Analysts had expected it to use the cash it generates, and proceeds from asset disposals, to facilitate a refinancing, but its ability to do that has been thrown into question after generating much less cash than expected in the fourth quarter.
Financial structure
While Casino has not yet outlined the financial structure of its proposed joint venture and how much debt the new entity would carry, investors and analysts expect that the loans, which are senior to the bonds, would be moved into the new structure with their maturities extended.
But to do this, Casino would require consent from loan holders, which is the reason why the latter are getting organised in advance to negotiate better terms with Casino, two of the sources said.
Other debt being left out of the joint venture could have lower prospects to recover its full value. Without the profits generated by Casinos retail activities in France – which would be part of the joint venture – there would be less cash to refinance or repay this debt.
Casino does not require consent from bondholders to potentially push their holdings into the joint venture, according to two sources.
Some bond investors instead believe Casino will need their consent first to proceed with the joint venture, so that it can become an unrestricted subsidiary of Casino, the source familiar with the bondholder group said. Unrestricted status would allow the joint venture to potentially list on a stock exchange and receive capital from a third party.
The bondholder group is open to alternatives, including where their claims would sit once the joint venture is completed, but they are seeking better security and to unlock value.
The first two sources added that under the 2026 and 2027 bonds documentation, Casino would require the consent of those bondholders if it wanted to pass on some cash generated from the deal with Teract on to Casinos parent group, Rallye, to support the parent in its own debt negotiations.
That could give investors some leverage in engaging with the company to get better terms in the proposed venture.
In particular, the 2026 and 2027 bonds are currently unsecured, meaning they carry less protection, but investors are seeking to elevate their claims and gain secured status for the bonds in the new venture, said the first two sources.
Casino loans price is currently quoted in the range of 70 cents on the euro.

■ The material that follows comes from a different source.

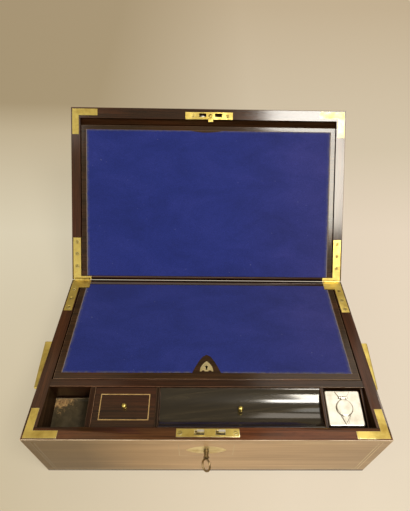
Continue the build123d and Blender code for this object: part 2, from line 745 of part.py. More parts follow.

Meanwhile, its bonds maturing in 2024 and 2025 are trading at a distressed price, signalling investors believe it is unlikely they will be refinanced at their full value.
Debt trading at a heavily discounted price of 70 cents or less is considered distressed, meaning the borrower may default on it in the near term.
Casino shares were trading at 6.7 euros on Friday and hit a record low of 5.6 euros in March, after Moodys cut its long-term debt rating further into junk territory.
While few details of the deal with Teract have so far emerged, the new venture will receive about 500 million euros in new capital to allow it to “execute an ambitious growth plan”.
Casino and Teract said in a joint statement in March that discussions have already started with potential investors about providing the additional capital.
The tie-up would create the French leader in responsible and sustainable retail activities, the statement added.